» What you have to do: Look for "from" in each line of the entries, and return the matching lines.

++++++

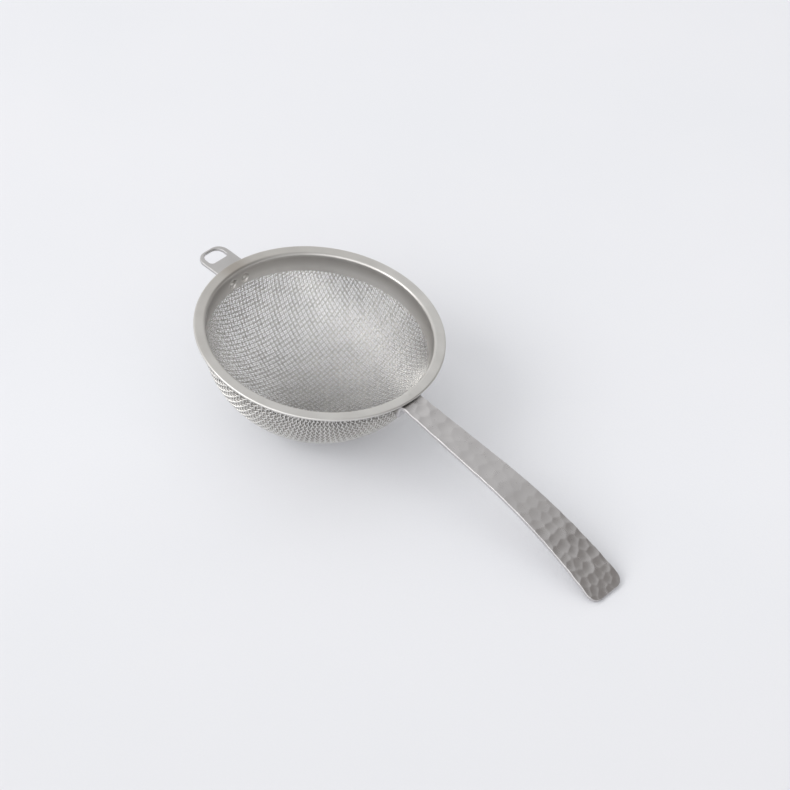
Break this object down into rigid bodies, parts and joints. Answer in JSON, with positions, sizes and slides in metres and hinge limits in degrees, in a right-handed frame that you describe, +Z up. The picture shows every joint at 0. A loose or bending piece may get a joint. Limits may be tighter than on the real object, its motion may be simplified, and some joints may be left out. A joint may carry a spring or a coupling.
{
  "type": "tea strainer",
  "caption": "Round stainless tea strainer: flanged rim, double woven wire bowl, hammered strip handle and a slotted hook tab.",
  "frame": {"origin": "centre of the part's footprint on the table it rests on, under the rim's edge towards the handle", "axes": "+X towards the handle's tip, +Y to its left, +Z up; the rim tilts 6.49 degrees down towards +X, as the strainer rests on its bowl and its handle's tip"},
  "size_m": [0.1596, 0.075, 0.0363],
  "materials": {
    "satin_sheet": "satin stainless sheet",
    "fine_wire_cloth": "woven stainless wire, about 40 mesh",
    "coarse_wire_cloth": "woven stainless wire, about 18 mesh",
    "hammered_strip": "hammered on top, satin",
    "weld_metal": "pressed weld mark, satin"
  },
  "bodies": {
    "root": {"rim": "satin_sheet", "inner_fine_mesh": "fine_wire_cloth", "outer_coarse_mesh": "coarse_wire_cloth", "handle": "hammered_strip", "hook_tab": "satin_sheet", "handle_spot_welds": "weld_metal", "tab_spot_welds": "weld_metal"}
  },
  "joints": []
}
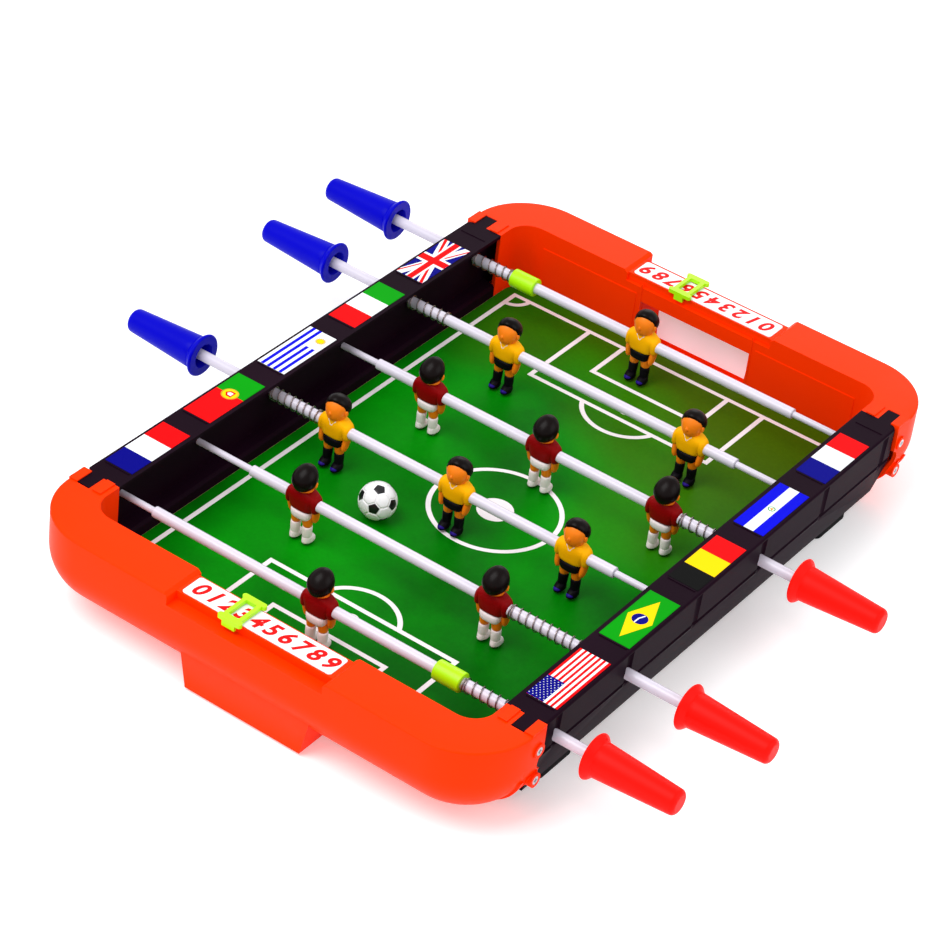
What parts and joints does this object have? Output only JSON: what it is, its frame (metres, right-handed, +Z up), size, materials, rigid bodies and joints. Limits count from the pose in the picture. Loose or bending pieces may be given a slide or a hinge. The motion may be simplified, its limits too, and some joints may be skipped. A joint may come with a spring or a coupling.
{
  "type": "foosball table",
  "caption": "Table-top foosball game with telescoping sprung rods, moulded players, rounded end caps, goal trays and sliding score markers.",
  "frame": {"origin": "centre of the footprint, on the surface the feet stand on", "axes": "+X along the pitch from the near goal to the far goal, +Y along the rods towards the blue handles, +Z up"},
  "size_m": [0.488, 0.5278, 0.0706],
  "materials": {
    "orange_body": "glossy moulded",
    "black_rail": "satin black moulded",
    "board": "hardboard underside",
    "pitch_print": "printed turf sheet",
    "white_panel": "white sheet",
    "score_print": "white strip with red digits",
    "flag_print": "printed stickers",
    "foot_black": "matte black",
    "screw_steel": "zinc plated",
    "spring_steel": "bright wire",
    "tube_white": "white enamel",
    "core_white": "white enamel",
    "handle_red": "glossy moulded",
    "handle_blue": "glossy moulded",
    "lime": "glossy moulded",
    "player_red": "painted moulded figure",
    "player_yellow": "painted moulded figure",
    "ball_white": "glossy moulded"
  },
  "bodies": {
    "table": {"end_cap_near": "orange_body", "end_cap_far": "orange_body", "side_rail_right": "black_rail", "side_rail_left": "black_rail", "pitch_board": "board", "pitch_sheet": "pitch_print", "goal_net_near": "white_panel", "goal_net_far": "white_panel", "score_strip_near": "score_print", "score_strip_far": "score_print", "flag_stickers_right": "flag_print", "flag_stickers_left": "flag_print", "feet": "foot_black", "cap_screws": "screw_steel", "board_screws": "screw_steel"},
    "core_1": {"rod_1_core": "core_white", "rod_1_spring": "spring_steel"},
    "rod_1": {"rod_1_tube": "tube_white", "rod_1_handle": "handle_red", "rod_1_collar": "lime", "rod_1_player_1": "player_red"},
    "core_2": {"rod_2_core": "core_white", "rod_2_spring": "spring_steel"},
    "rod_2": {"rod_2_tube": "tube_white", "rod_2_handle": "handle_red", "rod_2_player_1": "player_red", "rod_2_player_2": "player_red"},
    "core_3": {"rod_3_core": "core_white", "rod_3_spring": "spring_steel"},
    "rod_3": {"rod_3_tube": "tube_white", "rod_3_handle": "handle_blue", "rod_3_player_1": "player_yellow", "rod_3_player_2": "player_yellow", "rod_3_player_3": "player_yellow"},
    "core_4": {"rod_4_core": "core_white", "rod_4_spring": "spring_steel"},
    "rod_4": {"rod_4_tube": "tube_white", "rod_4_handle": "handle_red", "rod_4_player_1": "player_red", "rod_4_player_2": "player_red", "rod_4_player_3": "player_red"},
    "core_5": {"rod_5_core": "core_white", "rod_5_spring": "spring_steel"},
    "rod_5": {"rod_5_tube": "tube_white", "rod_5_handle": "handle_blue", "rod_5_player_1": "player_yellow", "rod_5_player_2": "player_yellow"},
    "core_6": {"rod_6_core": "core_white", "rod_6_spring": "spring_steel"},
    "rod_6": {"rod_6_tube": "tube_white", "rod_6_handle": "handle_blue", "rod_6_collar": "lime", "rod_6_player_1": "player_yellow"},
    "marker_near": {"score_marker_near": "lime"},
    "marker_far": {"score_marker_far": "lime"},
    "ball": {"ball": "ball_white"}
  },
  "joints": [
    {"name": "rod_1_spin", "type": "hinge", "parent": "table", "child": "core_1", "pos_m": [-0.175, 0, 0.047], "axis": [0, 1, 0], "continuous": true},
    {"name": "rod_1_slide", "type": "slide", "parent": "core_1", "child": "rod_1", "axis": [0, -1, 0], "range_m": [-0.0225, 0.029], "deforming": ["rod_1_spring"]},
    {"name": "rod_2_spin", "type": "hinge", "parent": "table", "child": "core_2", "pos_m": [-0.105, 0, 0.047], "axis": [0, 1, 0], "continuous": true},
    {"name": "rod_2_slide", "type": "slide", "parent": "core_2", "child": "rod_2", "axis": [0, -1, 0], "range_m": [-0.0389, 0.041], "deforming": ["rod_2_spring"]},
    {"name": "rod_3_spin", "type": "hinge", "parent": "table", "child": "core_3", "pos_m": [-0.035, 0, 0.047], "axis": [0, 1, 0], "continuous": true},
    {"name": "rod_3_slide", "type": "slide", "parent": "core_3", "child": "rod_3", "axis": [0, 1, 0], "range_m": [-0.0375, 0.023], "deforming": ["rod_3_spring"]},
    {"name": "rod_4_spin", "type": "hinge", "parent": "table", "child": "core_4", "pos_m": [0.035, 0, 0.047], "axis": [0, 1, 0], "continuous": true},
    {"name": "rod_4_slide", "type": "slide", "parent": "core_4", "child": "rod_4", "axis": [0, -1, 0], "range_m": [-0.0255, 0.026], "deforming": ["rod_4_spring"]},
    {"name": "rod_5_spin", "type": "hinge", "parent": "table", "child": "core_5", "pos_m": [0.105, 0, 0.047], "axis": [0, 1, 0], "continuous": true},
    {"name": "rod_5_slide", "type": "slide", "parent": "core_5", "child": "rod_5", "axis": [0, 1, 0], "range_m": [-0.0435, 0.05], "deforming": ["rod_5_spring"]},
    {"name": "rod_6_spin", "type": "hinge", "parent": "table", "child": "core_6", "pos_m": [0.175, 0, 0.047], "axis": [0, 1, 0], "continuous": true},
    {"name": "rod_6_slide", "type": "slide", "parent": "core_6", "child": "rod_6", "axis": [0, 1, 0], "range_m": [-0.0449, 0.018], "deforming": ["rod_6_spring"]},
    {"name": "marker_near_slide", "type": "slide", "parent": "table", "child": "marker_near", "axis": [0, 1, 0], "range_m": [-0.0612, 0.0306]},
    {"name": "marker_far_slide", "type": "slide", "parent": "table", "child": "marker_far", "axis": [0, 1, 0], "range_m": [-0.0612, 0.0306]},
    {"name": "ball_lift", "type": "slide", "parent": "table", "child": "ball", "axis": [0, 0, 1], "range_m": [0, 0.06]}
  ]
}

++++++

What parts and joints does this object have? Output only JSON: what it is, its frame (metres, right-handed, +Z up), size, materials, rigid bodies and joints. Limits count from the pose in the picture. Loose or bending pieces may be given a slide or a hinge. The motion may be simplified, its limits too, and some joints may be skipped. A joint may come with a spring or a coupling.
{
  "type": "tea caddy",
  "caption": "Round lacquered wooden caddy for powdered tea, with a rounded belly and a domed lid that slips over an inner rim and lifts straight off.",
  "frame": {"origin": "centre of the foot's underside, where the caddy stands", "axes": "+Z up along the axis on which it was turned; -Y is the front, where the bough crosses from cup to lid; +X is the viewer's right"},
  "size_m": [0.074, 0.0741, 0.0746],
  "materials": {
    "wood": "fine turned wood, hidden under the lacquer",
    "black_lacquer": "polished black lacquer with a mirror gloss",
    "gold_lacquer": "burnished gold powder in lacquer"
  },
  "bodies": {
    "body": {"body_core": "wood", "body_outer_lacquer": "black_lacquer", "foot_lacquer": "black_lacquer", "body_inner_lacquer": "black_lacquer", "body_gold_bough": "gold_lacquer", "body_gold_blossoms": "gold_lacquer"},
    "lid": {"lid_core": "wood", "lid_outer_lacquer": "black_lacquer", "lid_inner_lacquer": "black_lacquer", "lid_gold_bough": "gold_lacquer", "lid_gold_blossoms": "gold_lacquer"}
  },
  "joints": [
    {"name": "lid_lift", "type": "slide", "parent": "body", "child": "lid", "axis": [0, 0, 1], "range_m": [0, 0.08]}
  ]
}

++++++

» Final answer:
What parts and joints does this object have? Output only JSON: what it is, its frame (metres, right-handed, +Z up), size, materials, rigid bodies and joints. Limits count from the pose in the picture. Loose or bending pieces may be given a slide or a hinge. The motion may be simplified, its limits too, and some joints may be skipped. A joint may come with a spring or a coupling.
  "frame": {"origin": "centre of the footprint, on the surface the feet stand on", "axes": "+X along the pitch from the near goal to the far goal, +Y along the rods towards the blue handles, +Z up"},
What parts and joints does this object have? Output only JSON: what it is, its frame (metres, right-handed, +Z up), size, materials, rigid bodies and joints. Limits count from the pose in the picture. Loose or bending pieces may be given a slide or a hinge. The motion may be simplified, its limits too, and some joints may be skipped. A joint may come with a spring or a coupling.
  "frame": {"origin": "centre of the foot's underside, where the caddy stands", "axes": "+Z up along the axis on which it was turned; -Y is the front, where the bough crosses from cup to lid; +X is the viewer's right"},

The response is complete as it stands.